Da Corriere della Sera del 11/06/2004

IL PENTAGONO

Gli americani: due rapitori si sono allontanati ed è scattato il nostro blitz

Covo e guerriglieri individuati anche grazie alle informazioni di un prigioniero polacco sfuggito ai carcerieri

di Lorenzo Cremonesi

BAGDAD - Sono due le squadre speciali americane che lanciano il blitz. «Una si apposta attorno all’abitazione dove sono tenuti gli ostaggi, tre italiani e un polacco. L’altra attende in posizione defilata. Ed è quest’ultima che inizia l’operazione. Quando due rapitori si allontanano nell’auto, che un aereo senza pilota spiava già da qualche giorno, i suoi agenti lasciano che percorrano qualche centinaio di metri. Poi li fermano. Giusto il tempo per acquisire le informazioni necessarie su chi è rimasto nel covo e trasmetterle al comando. Quindi la prima squadra di teste di cuoio irrompe nel covo. Non sparano un colpo. Gli ostaggi vengono liberati in una manciata di secondi», raccontano gli esperti del Pentagono ai reporter a Washington.

Un’operazione quasi tutta «made in Usa», che secondo gli inviati della rete televisiva americana Nbc a Bagdad inizia il primo di giugno.

E’ allora infatti che un gruppo di uomini armati fa irruzione negli uffici della società polacca Jedynka per sequestrare due funzionari. Uno dei due polacchi si butta fuori dall’auto che lo sta portando via e chiede aiuto a una pattuglia di gipponi americani di passaggio. «Potevano spararmi. Ma ho pensato fosse meglio prendermi un colpo alla schiena mentre scappavo, che rischiare di farmi sparare alla testa con le mani legate», racconterà più tardi. L’altro, Jerzy Kos, viene invece condotto dai rapitori nel covo dove si trovano Stefio, Cupertino e Agliana. Sarà però il suo compagno a raccontare ai servizi d’informazione polacchi i primi dettagli: i volti dei rapitori, i tipi di armi, il modello dell’auto.

Di più i portavoce militari americani in Iraq non vogliono dire. Ieri mattina il generale Mark Kimmit, la voce dell’esercito nelle conferenze stampa quotidiane, ha lasciato capire che il gruppo dei rapitori era abbastanza ben organizzato, tanto da poter colpire ancora. «Rivelare troppi dettagli sulla liberazione degli ostaggi rischia di pregiudicare la nostra possibilità di condurre altri arresti e mette in pericolo altre vite», ci ha dichiarato, pur affermando di non poter ancora valutare se tutto ciò potrebbe indurre i gruppi di rapitori a cambiare strategia e persino decidere d’ora in poi di assassinare i loro ostaggi.

Dettagli interessanti vengono invece forniti da fonti vicine alla tv araba Al Jazira . Sembra tra l’altro che non fosse in corso alcun autentico negoziato con i rapitori. «Nessuno era mai riuscito a contattare il loro gruppo.
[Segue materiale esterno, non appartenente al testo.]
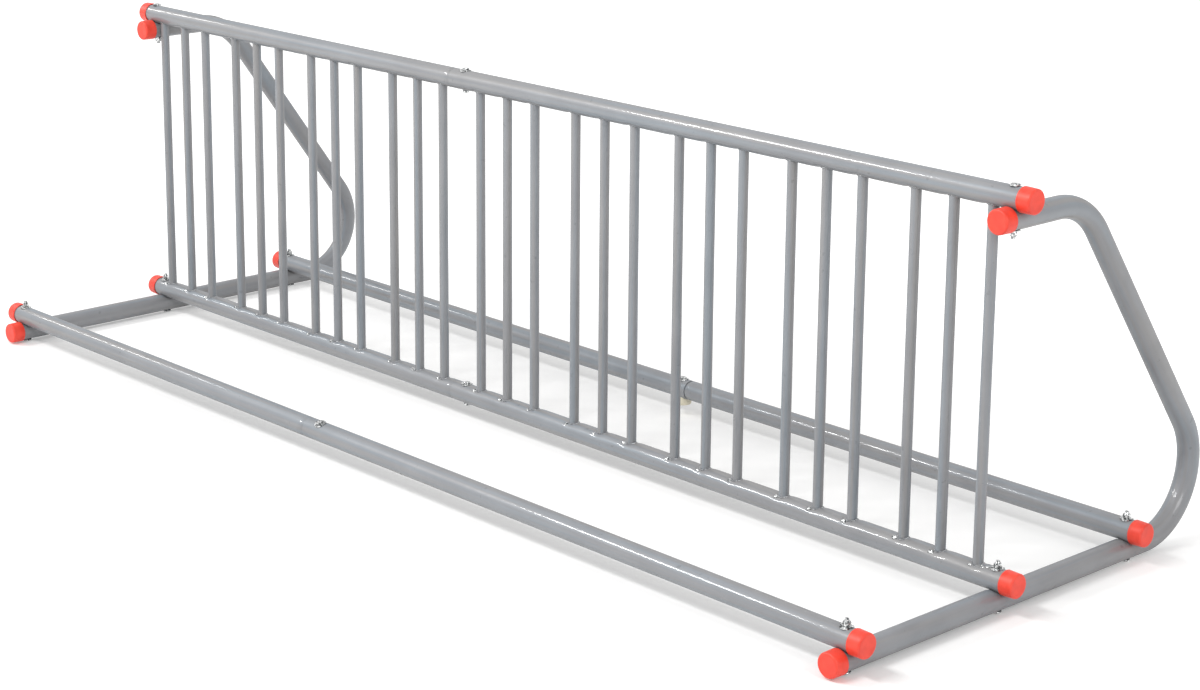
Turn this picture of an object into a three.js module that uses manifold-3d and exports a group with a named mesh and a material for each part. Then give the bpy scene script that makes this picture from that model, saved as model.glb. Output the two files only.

Non la Croce Rossa, non Gino Strada, né tanto meno i servizi segreti o i diplomatici italiani», dicono, confermando in parte le dichiarazioni di due giorni fa del comandante in capo delle truppe Usa in Iraq, generale Ricardo Sanchez, per cui il blitz «non è stato conseguenza di alcun negoziato». Anche il nunzio a Bagdad, Fernando Filoni, afferma di non essere mai stato a conoscenza di «alcun serio negoziato». A detta delle stesse fonti arabe, nelle ultime settimane i rapitori sarebbero addirittura stati «esasperati dalla mancanza di contatti con le autorità italiane». E aggiungono: «Sebbene i rapitori avessero trovato alcune immagini compromettenti sul computer di Stefio, per esempio le foto di lui e altri compagni in tuta mimetica vicino a mezzi militari, avevano deciso di liberarli per un riscatto tra i 40 e 50 milioni di euro. Ma non sapevano come rendere note le loro richieste». Due altri particolari in contraddizione con le versioni ufficiali: «Il gruppo che ha tenuto gli italiani è sempre stato lo stesso dal 12 aprile e il covo molto facilmente non si trova alla periferia sud di Bagdad, bensì nella regione sunnita di Ramadi».